This is a collection of utilities I use a lot, many of which I consider to be gaps in the standard UNIX toolset. Released into the public domain. Matt Post
-
zpaste. A version of "paste" that also allows compressed files.
-
expose. Allows a standard UNIX command or pipeline to be exposed as a lightweight web service.
-
iso639. Converts among ISO 639 codes and names.
-
mean, sum. Computes the mean/sum of a list of numbers.
-
mid. My favorite. Gives you a specified line number from a file. e.g.,
cat big_file.txt | mid 100
will print out the 100th line. Equivalent to
head -n 100 big_file.txt | tail -n 1
-
philog. Personal mods to Philipp Koehn's command-line logging script.
-
rand-sample. Simple reservoir sampler from Ben Van Durme that grabs N random lines from a stream on STDIN.
-
roll. Simple dice roller.
-
shuffle.

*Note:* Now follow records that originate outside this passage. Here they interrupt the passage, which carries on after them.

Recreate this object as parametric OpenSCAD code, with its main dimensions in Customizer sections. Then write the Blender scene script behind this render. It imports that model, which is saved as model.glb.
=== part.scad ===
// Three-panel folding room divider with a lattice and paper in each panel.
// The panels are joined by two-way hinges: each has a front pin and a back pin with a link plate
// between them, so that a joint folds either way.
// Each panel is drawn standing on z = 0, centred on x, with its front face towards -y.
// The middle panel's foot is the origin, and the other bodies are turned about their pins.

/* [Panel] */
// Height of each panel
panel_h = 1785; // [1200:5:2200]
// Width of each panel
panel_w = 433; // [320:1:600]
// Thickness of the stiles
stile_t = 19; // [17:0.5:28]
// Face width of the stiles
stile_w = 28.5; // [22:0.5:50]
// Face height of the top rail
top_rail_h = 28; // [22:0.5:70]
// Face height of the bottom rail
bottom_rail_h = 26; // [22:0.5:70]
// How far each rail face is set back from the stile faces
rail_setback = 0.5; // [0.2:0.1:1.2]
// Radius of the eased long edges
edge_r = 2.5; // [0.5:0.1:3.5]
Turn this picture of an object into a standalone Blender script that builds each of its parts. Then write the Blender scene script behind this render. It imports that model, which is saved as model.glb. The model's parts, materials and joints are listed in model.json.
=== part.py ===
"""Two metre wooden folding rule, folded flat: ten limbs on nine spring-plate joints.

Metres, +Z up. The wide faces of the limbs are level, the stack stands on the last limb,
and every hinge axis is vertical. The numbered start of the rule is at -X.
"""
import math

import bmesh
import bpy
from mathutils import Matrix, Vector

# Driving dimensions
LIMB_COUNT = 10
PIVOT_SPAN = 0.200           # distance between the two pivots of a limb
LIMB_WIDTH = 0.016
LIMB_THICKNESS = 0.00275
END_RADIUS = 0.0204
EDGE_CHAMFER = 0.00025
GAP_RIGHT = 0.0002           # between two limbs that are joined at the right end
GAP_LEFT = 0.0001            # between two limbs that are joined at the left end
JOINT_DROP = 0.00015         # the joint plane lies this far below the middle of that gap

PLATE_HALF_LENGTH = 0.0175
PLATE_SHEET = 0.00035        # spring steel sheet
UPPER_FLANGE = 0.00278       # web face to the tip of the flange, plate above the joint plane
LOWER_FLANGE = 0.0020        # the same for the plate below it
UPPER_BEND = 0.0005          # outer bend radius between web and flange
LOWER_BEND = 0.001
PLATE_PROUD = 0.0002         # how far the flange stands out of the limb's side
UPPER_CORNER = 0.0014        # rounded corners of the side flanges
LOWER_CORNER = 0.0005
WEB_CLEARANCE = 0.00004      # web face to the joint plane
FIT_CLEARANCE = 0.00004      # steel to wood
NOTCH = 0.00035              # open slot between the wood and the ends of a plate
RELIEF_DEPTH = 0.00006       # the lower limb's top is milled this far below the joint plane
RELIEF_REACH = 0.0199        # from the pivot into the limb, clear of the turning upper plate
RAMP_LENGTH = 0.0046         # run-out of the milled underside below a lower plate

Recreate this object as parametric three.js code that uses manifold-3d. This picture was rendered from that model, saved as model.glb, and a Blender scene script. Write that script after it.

Wrapper around Perl's "shuffle()". Warning --- slurps all input! Better to use "sort -R" if available.
-
splittabs. Writes tab-delimited columns on STDIN to file names specified as script arguments. e.g.,
paste file1.en file1.fr | remove_bad_lines | splittabs file1_trimmed.en file1_trimmed.fr
passes two files through some imaginary script and then writes out the reduced ones. Useful in machine translation research!